#### [WRITTEN REQUEST]
A precise retyping is required of every line from the one containing "Keep writing the" down to the one containing "return line(Vector(centre) +", both included, and of no other line.

#### [DATA PROVIDED]
====

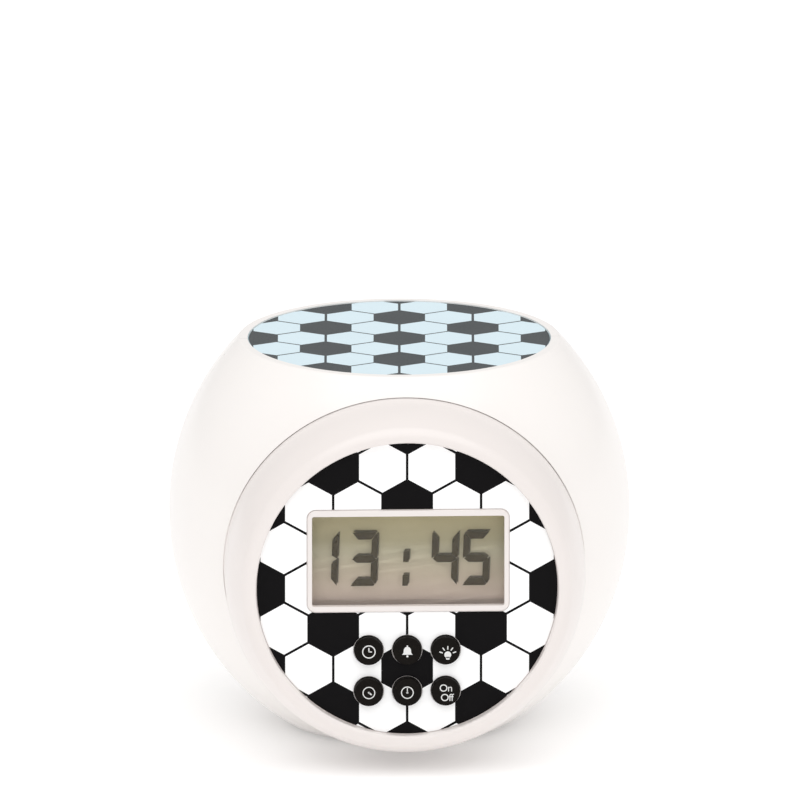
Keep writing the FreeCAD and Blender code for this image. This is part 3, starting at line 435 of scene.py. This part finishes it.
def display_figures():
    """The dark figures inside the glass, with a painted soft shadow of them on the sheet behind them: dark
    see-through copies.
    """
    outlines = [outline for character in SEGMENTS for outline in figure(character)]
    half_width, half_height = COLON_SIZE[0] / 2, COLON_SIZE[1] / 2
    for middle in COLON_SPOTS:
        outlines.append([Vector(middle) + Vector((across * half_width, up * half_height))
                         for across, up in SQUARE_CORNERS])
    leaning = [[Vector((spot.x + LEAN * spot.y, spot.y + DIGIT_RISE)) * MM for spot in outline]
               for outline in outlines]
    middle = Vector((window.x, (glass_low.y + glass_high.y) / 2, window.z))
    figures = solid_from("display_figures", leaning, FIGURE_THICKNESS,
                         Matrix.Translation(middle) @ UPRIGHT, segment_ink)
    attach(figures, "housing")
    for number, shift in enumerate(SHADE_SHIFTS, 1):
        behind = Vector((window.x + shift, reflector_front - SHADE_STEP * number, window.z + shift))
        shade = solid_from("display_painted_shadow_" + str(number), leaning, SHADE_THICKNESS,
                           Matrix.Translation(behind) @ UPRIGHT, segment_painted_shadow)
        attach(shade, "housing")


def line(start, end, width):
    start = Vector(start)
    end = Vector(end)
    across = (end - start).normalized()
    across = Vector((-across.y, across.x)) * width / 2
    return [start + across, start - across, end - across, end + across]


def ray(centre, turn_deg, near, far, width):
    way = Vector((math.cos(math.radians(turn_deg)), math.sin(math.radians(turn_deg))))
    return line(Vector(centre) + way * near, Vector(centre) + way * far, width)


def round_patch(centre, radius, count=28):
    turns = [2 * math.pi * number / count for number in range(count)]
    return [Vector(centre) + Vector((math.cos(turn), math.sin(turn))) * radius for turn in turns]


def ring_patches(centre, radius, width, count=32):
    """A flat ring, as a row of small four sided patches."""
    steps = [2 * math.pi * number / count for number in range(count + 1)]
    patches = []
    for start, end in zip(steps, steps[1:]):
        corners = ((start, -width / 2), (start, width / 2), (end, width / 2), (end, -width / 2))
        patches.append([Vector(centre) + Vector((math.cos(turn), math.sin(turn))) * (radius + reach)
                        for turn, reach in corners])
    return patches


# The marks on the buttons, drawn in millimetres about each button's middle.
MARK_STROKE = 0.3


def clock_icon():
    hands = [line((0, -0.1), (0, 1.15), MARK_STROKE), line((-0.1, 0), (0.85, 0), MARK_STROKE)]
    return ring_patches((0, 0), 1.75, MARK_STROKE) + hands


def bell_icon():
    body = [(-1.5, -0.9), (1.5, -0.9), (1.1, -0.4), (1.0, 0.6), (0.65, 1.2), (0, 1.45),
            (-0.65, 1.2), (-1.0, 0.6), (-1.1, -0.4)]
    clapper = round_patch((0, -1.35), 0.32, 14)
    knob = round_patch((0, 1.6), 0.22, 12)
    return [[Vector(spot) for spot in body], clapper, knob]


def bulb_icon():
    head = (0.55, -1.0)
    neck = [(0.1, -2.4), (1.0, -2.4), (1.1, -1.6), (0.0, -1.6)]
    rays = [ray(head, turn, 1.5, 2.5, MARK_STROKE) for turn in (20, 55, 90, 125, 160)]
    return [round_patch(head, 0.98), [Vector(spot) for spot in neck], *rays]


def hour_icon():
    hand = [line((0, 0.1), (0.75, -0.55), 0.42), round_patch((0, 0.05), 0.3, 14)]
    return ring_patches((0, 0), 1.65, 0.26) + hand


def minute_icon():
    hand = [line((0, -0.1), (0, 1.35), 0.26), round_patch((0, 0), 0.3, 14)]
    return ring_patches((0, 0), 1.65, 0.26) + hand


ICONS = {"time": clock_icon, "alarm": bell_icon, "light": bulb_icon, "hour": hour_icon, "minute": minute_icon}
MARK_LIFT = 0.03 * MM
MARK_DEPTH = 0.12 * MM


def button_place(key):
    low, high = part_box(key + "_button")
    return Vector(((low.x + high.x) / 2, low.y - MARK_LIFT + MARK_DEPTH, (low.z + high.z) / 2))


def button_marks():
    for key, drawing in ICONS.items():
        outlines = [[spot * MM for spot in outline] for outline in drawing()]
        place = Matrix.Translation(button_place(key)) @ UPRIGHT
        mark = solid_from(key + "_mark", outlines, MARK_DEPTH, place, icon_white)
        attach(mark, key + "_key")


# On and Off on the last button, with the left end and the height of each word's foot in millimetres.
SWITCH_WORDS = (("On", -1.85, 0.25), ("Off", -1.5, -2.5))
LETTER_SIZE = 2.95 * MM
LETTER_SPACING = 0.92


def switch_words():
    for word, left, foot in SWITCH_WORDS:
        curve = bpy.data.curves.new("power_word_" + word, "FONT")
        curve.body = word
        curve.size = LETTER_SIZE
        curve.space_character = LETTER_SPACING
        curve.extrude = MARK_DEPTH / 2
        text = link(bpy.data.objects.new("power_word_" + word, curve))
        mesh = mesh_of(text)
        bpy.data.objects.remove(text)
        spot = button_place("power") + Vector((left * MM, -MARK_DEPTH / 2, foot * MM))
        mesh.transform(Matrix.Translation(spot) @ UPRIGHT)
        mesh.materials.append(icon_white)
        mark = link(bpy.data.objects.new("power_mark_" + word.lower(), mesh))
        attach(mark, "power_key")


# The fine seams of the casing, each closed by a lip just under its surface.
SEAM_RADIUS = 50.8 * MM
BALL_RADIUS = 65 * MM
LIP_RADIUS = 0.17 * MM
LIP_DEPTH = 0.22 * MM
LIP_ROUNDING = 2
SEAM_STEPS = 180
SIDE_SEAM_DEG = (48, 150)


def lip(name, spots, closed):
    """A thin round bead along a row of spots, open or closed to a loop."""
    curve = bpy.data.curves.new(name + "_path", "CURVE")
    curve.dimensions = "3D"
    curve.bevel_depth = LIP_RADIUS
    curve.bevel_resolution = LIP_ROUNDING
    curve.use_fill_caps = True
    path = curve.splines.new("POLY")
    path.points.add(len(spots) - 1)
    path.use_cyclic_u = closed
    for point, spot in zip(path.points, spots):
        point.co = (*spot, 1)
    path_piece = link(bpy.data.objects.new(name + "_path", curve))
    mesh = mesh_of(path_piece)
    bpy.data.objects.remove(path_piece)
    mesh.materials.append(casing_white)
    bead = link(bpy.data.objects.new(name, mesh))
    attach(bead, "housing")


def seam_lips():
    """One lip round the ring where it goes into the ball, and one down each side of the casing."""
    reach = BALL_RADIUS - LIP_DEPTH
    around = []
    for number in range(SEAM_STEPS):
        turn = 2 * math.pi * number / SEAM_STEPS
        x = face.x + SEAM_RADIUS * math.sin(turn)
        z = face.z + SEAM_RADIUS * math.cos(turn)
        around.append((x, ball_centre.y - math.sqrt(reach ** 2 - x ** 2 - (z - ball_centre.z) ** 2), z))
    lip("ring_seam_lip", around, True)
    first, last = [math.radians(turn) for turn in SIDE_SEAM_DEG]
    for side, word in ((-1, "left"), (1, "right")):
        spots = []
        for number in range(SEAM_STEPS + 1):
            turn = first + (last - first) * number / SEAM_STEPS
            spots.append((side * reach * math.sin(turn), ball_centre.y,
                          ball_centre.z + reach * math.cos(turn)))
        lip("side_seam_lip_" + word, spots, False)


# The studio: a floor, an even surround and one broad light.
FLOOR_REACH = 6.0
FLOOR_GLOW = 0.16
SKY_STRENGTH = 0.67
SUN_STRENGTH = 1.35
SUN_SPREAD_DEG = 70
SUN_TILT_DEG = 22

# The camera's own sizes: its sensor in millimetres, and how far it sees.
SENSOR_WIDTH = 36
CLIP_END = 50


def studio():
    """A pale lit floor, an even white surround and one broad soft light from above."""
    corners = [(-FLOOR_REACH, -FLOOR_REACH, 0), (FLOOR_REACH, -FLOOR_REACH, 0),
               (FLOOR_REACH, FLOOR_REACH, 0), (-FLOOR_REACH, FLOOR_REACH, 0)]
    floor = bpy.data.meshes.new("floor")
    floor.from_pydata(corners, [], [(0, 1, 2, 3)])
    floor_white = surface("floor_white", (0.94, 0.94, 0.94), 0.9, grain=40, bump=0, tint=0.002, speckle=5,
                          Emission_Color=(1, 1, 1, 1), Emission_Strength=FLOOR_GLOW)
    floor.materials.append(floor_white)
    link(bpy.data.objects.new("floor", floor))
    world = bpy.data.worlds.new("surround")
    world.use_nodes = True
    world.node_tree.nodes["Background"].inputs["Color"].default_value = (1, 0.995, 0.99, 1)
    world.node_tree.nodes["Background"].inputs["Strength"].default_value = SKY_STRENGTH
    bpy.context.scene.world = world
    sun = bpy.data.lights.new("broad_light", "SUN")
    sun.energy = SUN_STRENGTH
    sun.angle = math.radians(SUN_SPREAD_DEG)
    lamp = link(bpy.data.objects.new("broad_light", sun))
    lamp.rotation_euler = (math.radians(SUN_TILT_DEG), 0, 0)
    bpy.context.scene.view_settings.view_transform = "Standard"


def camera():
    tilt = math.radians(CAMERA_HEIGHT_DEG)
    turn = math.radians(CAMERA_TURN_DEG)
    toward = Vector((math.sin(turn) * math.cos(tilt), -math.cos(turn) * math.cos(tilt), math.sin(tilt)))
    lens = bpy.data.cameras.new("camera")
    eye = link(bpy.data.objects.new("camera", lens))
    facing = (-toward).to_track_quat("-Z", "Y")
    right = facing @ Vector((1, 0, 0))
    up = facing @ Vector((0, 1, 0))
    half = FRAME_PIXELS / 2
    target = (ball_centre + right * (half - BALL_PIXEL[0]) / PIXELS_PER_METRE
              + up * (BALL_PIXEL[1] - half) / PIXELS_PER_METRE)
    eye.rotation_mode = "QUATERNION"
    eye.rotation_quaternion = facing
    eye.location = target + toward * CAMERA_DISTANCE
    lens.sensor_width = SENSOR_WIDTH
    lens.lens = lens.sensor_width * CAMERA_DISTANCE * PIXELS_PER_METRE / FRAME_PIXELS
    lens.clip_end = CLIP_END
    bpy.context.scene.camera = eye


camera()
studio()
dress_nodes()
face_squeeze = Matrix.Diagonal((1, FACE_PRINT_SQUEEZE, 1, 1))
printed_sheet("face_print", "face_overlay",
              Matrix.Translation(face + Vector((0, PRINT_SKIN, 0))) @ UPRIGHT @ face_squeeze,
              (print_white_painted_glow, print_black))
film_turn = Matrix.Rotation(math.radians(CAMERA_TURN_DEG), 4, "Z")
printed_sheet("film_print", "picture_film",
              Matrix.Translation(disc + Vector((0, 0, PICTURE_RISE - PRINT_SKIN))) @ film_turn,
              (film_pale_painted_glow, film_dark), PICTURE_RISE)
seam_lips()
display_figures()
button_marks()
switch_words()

====

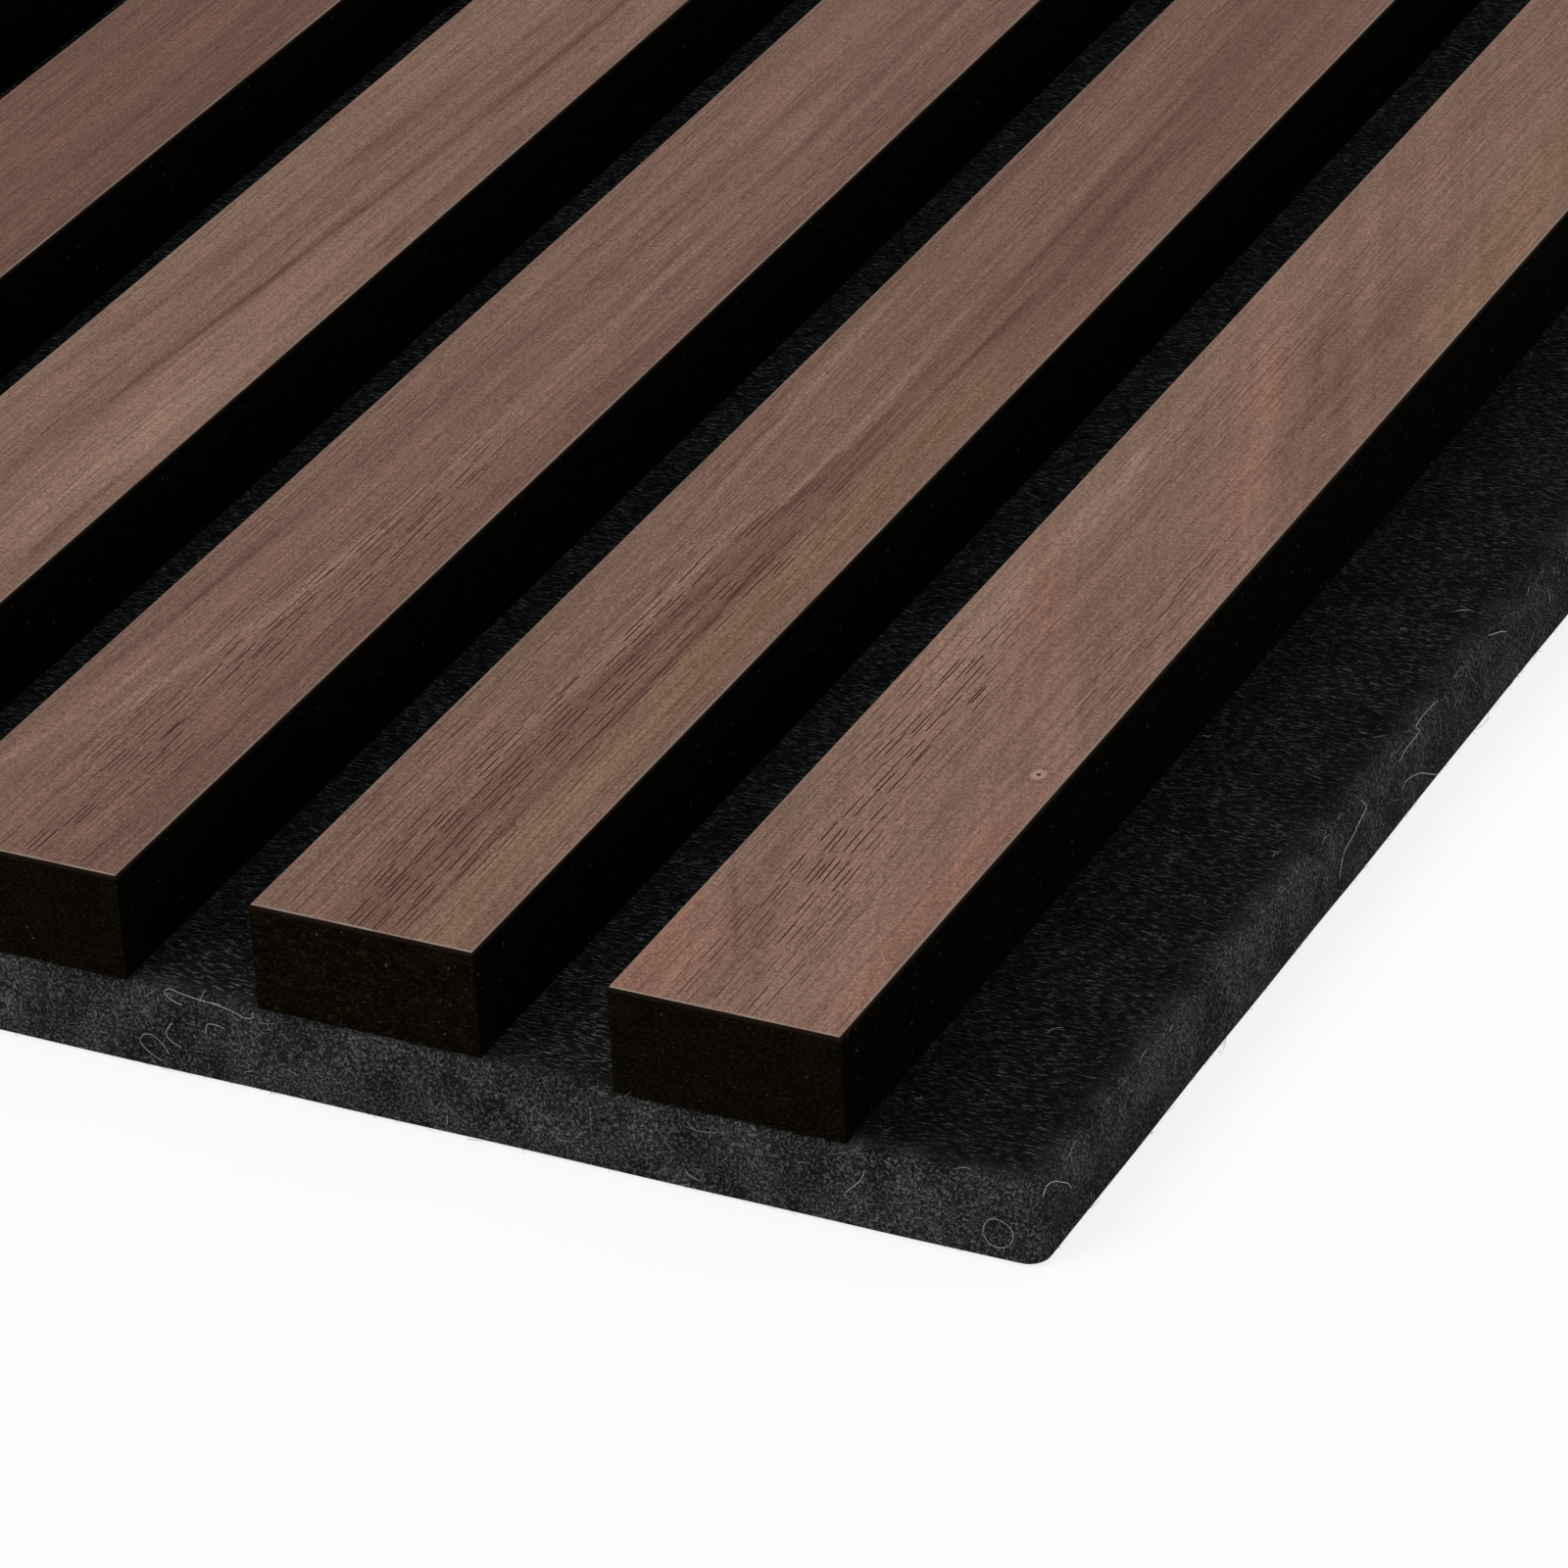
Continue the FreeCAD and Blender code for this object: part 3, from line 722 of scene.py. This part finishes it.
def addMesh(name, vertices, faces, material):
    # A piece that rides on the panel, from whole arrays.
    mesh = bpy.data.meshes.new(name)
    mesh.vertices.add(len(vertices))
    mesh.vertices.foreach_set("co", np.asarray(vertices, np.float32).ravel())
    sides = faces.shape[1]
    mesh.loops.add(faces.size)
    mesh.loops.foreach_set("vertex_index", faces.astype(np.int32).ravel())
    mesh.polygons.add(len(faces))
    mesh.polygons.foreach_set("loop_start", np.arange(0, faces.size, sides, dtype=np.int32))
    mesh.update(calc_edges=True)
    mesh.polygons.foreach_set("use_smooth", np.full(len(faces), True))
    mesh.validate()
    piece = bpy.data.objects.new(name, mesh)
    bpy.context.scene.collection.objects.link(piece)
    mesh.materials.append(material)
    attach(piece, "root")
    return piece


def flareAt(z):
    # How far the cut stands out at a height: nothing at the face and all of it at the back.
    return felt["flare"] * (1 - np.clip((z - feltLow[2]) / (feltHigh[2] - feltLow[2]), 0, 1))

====

#### [WRITTEN SOLUTION]
Keep writing the FreeCAD and Blender code for this image. This is part 3, starting at line 435 of scene.py. This part finishes it.
def display_figures():
    """The dark figures inside the glass, with a painted soft shadow of them on the sheet behind them: dark
    see-through copies.
    """
    outlines = [outline for character in SEGMENTS for outline in figure(character)]
    half_width, half_height = COLON_SIZE[0] / 2, COLON_SIZE[1] / 2
    for middle in COLON_SPOTS:
        outlines.append([Vector(middle) + Vector((across * half_width, up * half_height))
                         for across, up in SQUARE_CORNERS])
    leaning = [[Vector((spot.x + LEAN * spot.y, spot.y + DIGIT_RISE)) * MM for spot in outline]
               for outline in outlines]
    middle = Vector((window.x, (glass_low.y + glass_high.y) / 2, window.z))
    figures = solid_from("display_figures", leaning, FIGURE_THICKNESS,
                         Matrix.Translation(middle) @ UPRIGHT, segment_ink)
    attach(figures, "housing")
    for number, shift in enumerate(SHADE_SHIFTS, 1):
        behind = Vector((window.x + shift, reflector_front - SHADE_STEP * number, window.z + shift))
        shade = solid_from("display_painted_shadow_" + str(number), leaning, SHADE_THICKNESS,
                           Matrix.Translation(behind) @ UPRIGHT, segment_painted_shadow)
        attach(shade, "housing")


def line(start, end, width):
    start = Vector(start)
    end = Vector(end)
    across = (end - start).normalized()
    across = Vector((-across.y, across.x)) * width / 2
    return [start + across, start - across, end - across, end + across]


def ray(centre, turn_deg, near, far, width):
    way = Vector((math.cos(math.radians(turn_deg)), math.sin(math.radians(turn_deg))))
    return line(Vector(centre) + way * near, Vector(centre) + way * far, width)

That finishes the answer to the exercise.